#### DIRECTIVE:
Set down the lines from the one containing "sweep(path=route.line)" to the one containing "before = set(bpy.data.objects)", both lines included, exactly as they stand and with no other lines.

# start of DATASET CONTENT

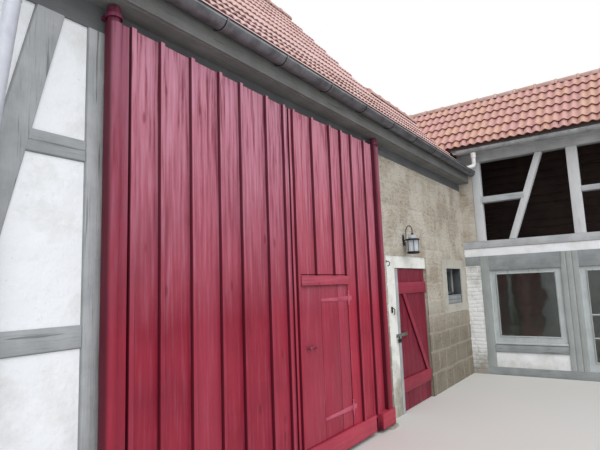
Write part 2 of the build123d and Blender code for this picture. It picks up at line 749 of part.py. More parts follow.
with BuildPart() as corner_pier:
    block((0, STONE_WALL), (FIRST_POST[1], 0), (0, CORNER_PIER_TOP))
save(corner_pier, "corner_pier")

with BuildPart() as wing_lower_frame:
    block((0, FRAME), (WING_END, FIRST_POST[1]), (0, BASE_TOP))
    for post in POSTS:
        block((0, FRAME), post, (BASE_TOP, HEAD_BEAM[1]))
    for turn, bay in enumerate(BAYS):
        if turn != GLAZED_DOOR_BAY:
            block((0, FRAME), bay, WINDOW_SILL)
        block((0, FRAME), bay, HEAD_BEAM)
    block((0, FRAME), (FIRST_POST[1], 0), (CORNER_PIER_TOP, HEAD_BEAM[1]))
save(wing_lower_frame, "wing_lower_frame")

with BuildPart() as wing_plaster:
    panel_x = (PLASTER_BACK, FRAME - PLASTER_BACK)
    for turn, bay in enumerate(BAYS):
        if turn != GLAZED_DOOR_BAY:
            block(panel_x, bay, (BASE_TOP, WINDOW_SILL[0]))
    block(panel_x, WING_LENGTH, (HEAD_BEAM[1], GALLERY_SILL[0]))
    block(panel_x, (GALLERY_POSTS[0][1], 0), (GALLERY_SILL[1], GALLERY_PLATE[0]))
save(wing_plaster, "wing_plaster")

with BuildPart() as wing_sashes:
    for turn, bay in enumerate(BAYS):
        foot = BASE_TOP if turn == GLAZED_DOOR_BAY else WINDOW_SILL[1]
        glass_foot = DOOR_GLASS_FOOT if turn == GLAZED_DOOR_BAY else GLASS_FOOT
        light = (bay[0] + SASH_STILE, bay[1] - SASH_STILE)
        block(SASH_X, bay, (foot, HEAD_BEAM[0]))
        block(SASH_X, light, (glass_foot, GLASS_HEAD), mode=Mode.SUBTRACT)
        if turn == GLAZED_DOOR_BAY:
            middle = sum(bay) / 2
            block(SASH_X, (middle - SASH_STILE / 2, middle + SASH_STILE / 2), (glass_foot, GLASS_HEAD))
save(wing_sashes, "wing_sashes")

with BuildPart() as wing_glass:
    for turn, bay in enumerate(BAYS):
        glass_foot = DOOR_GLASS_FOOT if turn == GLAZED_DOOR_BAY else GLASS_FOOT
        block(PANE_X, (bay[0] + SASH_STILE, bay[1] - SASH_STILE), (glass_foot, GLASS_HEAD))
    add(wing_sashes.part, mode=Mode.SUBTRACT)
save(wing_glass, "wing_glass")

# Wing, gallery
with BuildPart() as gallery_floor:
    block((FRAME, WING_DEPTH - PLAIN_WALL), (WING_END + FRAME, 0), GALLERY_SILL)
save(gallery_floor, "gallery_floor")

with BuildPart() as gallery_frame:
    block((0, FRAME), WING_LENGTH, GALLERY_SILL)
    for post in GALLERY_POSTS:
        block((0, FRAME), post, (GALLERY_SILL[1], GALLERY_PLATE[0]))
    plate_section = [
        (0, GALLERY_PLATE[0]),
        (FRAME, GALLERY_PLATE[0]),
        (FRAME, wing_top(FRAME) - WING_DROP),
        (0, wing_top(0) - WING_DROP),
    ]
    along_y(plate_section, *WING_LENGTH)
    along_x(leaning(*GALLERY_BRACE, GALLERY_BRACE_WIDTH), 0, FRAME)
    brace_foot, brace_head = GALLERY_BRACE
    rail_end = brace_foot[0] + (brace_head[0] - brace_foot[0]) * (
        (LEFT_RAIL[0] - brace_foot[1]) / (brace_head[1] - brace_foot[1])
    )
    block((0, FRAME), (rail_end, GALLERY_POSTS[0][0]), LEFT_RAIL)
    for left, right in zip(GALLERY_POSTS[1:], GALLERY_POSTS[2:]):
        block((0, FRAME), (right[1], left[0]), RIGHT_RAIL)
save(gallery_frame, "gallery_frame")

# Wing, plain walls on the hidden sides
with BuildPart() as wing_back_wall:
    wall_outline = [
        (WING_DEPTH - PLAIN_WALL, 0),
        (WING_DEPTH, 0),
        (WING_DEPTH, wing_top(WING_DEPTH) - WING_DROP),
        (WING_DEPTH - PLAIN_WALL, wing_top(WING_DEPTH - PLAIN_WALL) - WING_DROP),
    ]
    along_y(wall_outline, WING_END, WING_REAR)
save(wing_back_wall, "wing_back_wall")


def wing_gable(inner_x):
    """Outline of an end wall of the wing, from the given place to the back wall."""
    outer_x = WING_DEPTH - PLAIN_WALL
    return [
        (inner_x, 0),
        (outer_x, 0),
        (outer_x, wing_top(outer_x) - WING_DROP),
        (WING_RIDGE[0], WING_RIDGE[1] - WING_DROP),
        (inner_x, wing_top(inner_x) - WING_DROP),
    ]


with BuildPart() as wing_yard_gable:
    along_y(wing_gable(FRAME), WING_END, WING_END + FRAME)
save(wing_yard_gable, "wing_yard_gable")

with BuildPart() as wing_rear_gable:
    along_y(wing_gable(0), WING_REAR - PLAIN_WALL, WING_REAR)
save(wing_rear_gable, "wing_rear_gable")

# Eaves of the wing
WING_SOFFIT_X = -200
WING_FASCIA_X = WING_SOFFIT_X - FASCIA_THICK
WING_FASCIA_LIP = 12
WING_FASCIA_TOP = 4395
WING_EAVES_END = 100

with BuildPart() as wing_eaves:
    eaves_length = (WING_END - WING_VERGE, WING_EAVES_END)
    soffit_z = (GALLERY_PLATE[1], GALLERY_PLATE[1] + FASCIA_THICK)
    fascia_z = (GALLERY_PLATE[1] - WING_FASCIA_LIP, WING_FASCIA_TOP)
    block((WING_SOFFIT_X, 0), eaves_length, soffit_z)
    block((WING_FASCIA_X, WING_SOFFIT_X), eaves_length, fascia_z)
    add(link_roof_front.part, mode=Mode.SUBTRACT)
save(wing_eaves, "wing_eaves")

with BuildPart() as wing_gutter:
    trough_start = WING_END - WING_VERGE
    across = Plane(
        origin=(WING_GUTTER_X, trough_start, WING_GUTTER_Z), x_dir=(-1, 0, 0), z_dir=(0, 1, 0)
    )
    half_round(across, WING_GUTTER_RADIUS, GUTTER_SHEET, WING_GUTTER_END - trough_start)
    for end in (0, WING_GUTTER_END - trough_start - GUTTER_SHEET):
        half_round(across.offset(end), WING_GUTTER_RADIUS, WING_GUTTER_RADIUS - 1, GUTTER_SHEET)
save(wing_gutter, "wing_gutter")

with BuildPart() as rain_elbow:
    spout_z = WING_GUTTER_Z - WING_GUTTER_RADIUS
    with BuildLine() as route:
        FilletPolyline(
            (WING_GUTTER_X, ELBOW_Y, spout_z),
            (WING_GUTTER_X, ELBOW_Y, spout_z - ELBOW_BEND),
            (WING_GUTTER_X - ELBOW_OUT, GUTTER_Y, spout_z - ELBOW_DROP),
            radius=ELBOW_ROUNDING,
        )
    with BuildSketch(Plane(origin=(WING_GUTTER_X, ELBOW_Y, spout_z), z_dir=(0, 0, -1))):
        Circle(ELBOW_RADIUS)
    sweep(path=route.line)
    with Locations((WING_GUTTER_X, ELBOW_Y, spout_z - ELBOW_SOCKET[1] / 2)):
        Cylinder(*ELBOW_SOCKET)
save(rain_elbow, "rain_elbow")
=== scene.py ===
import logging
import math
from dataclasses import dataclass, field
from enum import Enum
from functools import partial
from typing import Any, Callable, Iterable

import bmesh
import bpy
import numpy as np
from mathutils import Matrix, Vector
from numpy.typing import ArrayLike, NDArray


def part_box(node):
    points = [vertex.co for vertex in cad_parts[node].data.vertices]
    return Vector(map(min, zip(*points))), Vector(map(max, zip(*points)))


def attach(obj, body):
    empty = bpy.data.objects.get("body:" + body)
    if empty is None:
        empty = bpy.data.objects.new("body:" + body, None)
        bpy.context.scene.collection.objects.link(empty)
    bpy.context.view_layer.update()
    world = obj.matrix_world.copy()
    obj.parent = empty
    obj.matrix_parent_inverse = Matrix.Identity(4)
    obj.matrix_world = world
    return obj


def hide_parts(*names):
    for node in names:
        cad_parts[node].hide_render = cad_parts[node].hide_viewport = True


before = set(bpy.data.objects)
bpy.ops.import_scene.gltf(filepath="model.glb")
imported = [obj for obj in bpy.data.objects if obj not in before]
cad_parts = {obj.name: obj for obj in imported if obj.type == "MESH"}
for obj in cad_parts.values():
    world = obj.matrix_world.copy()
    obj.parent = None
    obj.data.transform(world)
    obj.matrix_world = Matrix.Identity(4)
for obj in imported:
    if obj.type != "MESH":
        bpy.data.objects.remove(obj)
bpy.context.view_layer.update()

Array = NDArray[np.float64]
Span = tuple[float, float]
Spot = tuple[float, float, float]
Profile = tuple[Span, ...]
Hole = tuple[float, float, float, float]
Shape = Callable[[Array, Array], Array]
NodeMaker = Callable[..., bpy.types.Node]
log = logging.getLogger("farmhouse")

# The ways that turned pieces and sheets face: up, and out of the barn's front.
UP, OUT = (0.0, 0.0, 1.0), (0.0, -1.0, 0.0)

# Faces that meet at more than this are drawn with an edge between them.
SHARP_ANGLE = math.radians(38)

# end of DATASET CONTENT

#### PROBLEM SOLUTION:
    sweep(path=route.line)
    with Locations((WING_GUTTER_X, ELBOW_Y, spout_z - ELBOW_SOCKET[1] / 2)):
        Cylinder(*ELBOW_SOCKET)
save(rain_elbow, "rain_elbow")
=== scene.py ===
import logging
import math
from dataclasses import dataclass, field
from enum import Enum
from functools import partial
from typing import Any, Callable, Iterable

import bmesh
import bpy
import numpy as np
from mathutils import Matrix, Vector
from numpy.typing import ArrayLike, NDArray


def part_box(node):
    points = [vertex.co for vertex in cad_parts[node].data.vertices]
    return Vector(map(min, zip(*points))), Vector(map(max, zip(*points)))


def attach(obj, body):
    empty = bpy.data.objects.get("body:" + body)
    if empty is None:
        empty = bpy.data.objects.new("body:" + body, None)
        bpy.context.scene.collection.objects.link(empty)
    bpy.context.view_layer.update()
    world = obj.matrix_world.copy()
    obj.parent = empty
    obj.matrix_parent_inverse = Matrix.Identity(4)
    obj.matrix_world = world
    return obj


def hide_parts(*names):
    for node in names:
        cad_parts[node].hide_render = cad_parts[node].hide_viewport = True


before = set(bpy.data.objects)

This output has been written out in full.